— start SOURCE MATERIAL —

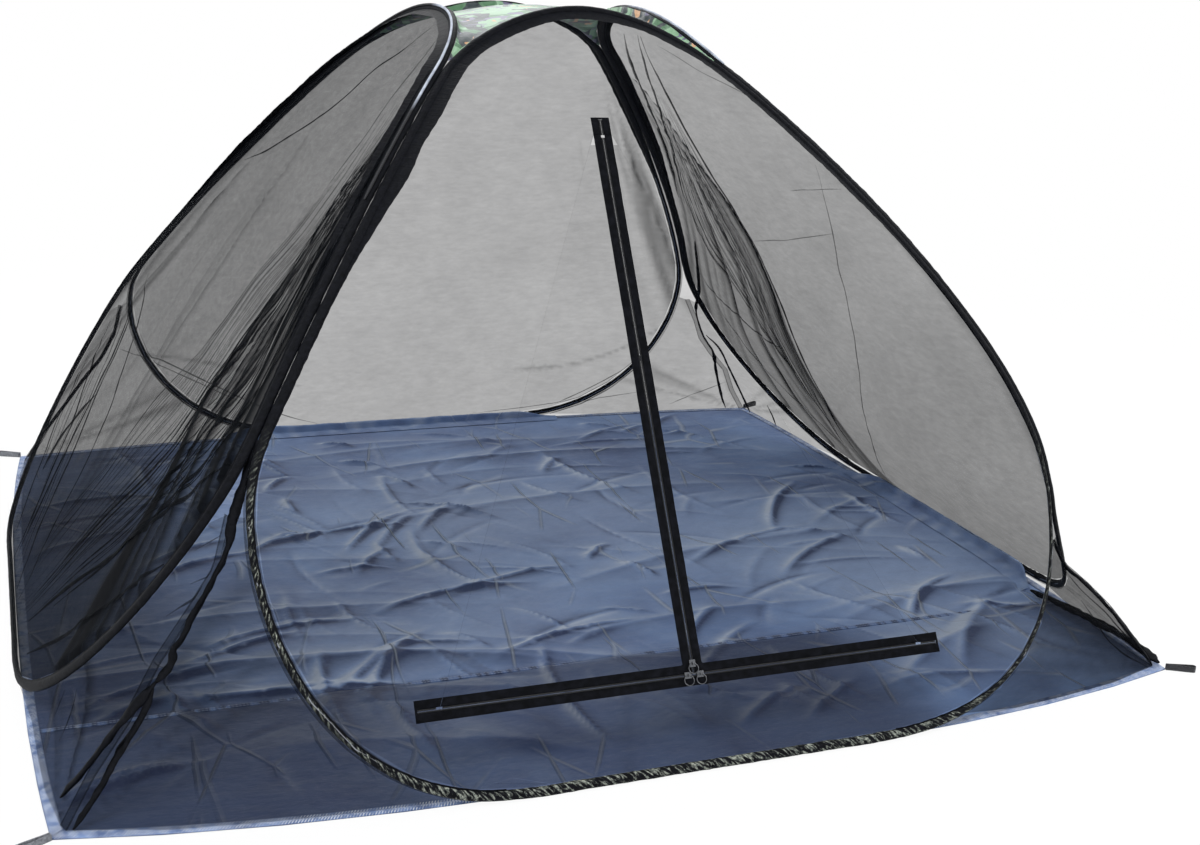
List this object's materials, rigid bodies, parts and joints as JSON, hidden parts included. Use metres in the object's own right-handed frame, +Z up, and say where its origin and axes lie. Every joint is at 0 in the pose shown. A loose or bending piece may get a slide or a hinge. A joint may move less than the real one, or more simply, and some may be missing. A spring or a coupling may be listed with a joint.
{
  "type": "mosquito net tent",
  "caption": "Free-standing pop-up mosquito net tent with four bowed spring hoops in sleeves, net walls, a zipped door in an inverted T, a crown cloth and a sewn-in floor",
  "frame": {"origin": "on the ground, under the middle of the floor", "axes": "+X to the right seen from the door, +Y from the door to the back, +Z up"},
  "size_m": [2.1, 1.951, 1.1673],
  "materials": {
    "spring_steel": "spring-tempered flat strip",
    "ferrule_steel": "crimped tube",
    "sleeve_fabric": "woven polyester, matt",
    "piping_fabric": "corded binding",
    "net": "fine black mosquito mesh",
    "zip_tape": "woven tape",
    "zip_chain": "coil chain",
    "nickel": "plated zinc",
    "floor_cloth": "coated polyester, slightly glossy",
    "hem_binding": "overlocked edge",
    "crown_cloth": "printed camouflage polyester",
    "black_webbing": "woven webbing",
    "grey_webbing": "woven webbing"
  },
  "bodies": {
    "tent": {"hoop_wire_front": "spring_steel", "ferrule_front": "ferrule_steel", "sleeve_front": "sleeve_fabric", "hoop_wire_right": "spring_steel", "ferrule_right": "ferrule_steel", "sleeve_right": "sleeve_fabric", "hoop_wire_back": "spring_steel", "ferrule_back": "ferrule_steel", "sleeve_back": "sleeve_fabric", "hoop_wire_left": "spring_steel", "ferrule_left": "ferrule_steel", "sleeve_left": "sleeve_fabric", "piping_left": "piping_fabric", "piping_right": "piping_fabric", "front_net": "net", "back_net": "net", "left_net": "net", "right_net": "net", "gusset_front_left_front": "net", "gusset_front_left_left": "net", "corner_seam_front_left": "sleeve_fabric", "gusset_front_right_front": "net", "gusset_front_right_right": "net", "corner_seam_front_right": "sleeve_fabric", "gusset_back_right_right": "net", "gusset_back_right_back": "net", "corner_seam_back_right": "sleeve_fabric", "gusset_back_left_back": "net", "gusset_back_left_left": "net", "corner_seam_back_left": "sleeve_fabric", "sill_zip_tape": "zip_tape", "top_zip_tape": "zip_tape", "sill_zip_chain": "zip_chain", "top_zip_chain": "zip_chain", "floor_main_panel": "floor_cloth", "floor_front_panel": "floor_cloth", "floor_hem": "hem_binding", "floor_seam": "hem_binding", "crown_cloth": "crown_cloth", "corner_loop_front_right": "black_webbing", "corner_loop_back_right": "black_webbing", "corner_loop_back_left": "grey_webbing", "corner_loop_front_left": "grey_webbing"},
    "left_flap": {"left_flap_net": "net", "left_flap_zip_tape": "zip_tape", "left_flap_zip_chain": "zip_chain"},
    "right_flap": {"right_flap_net": "net", "right_flap_zip_tape": "zip_tape", "right_flap_zip_chain": "zip_chain"},
    "slider_upright": {"zip_slider_upright": "nickel"},
    "pull_upright": {"zip_pull_upright": "nickel"},
    "slider_left": {"zip_slider_left": "nickel"},
    "pull_left": {"zip_pull_left": "nickel"},
    "slider_right": {"zip_slider_right": "nickel"},
    "pull_right": {"zip_pull_right": "nickel"}
  },
  "joints": [
    {"name": "left_flap_fold", "type": "hinge", "parent": "tent", "child": "left_flap", "pos_m": [-0.22387, -0.65165, 0.53682], "axis": [-0.3932, -0.491, -0.7774], "range_deg": [0, 150]},
    {"name": "right_flap_fold", "type": "hinge", "parent": "tent", "child": "right_flap", "pos_m": [0.22387, -0.65165, 0.53682], "axis": [-0.3932, 0.491, 0.7774], "range_deg": [0, 150]},
    {"name": "upright_slide", "type": "slide", "parent": "tent", "child": "slider_upright", "axis": [0, 0.534, 0.8455], "range_m": [0, 0.9654]},
    {"name": "left_slide", "type": "slide", "parent": "tent", "child": "slider_left", "axis": [-1, 0, 0], "range_m": [0, 0.439]},
    {"name": "right_slide", "type": "slide", "parent": "tent", "child": "slider_right", "axis": [1, 0, 0], "range_m": [0, 0.439]},
    {"name": "upright_pull_hinge", "type": "hinge", "parent": "slider_upright", "child": "pull_upright", "pos_m": [0, -0.90176, 0.14664], "axis": [-1, 0, 0], "range_deg": [0, 165]},
    {"name": "left_pull_hinge", "type": "hinge", "parent": "slider_left", "child": "pull_left", "pos_m": [-0.011, -0.91164, 0.131], "axis": [-1, 0, 0], "range_deg": [0, 140]},
    {"name": "right_pull_hinge", "type": "hinge", "parent": "slider_right", "child": "pull_right", "pos_m": [0.011, -0.91164, 0.131], "axis": [-1, 0, 0], "range_deg": [0, 140]}
  ]
}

— end SOURCE MATERIAL —

#### WHAT TO WORK ON:
Which lines contain "joints"? Show each of them.

#### RESULT OF THE EXERCISE:
List this object's materials, rigid bodies, parts and joints as JSON, hidden parts included. Use metres in the object's own right-handed frame, +Z up, and say where its origin and axes lie. Every joint is at 0 in the pose shown. A loose or bending piece may get a slide or a hinge. A joint may move less than the real one, or more simply, and some may be missing. A spring or a coupling may be listed with a joint.
  "joints": [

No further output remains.